Shifts in Shopping Patterns Could Be Permanent: Study
Decisions by shoppers to spend less and shift to lower-priced retailers to cope with rising food and gas prices "are capable of shaking the retail landscape and creating seismic shifts," TNS Retail Forward, a consulting and market research firm, said yesterday.
September 3, 2008
ELLIOT ZWIEBACH
COLUMBUS, Ohio — Decisions by shoppers to spend less and shift to lower-priced retailers to cope with rising food and gas prices "are capable of shaking the retail landscape and creating seismic shifts," TNS Retail Forward, a consulting and market research firm here, said yesterday.
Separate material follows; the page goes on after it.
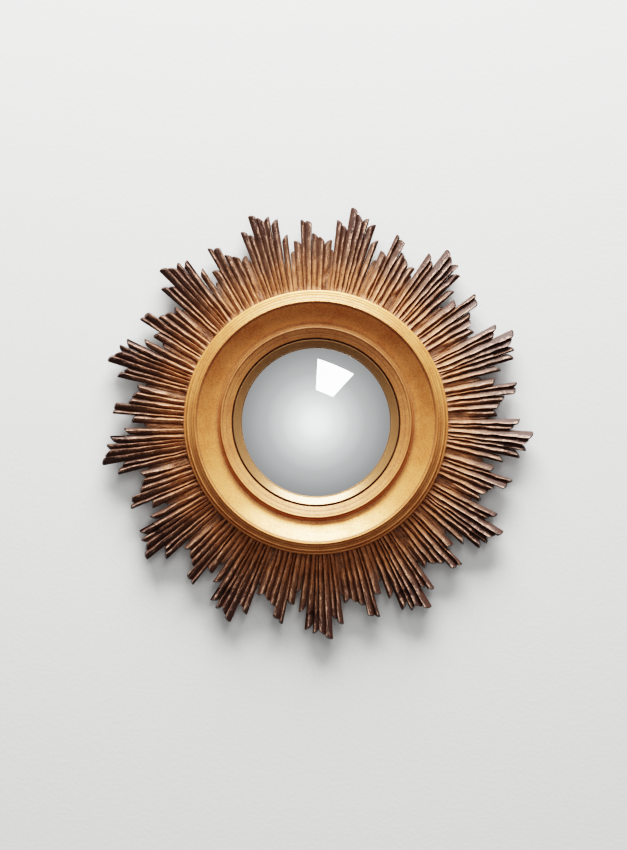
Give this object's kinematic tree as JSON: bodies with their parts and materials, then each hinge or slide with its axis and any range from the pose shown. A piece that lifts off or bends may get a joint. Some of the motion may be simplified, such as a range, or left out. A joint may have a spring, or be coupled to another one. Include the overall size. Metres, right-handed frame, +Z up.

According to Mandy Putnam, a vice president with TNS Retail Forward, retailers' customer profiles are shifting — not just because they are gaining customers who are trading down but also because they are losing customers looking for more value-oriented channels. "Whether new patrons permanently adopt these retailers depends on how well retailers address the needs of their new customers and how well new patrons acclimate to shopping in less-familiar territory," Putnam said. According to TNS Research, 26% of shoppers said they are switching to retailers other than where they usually shop to offset high gas prices, including patrons of upscale and specialty formats, who say they are shopping less often to get better deals elsewhere.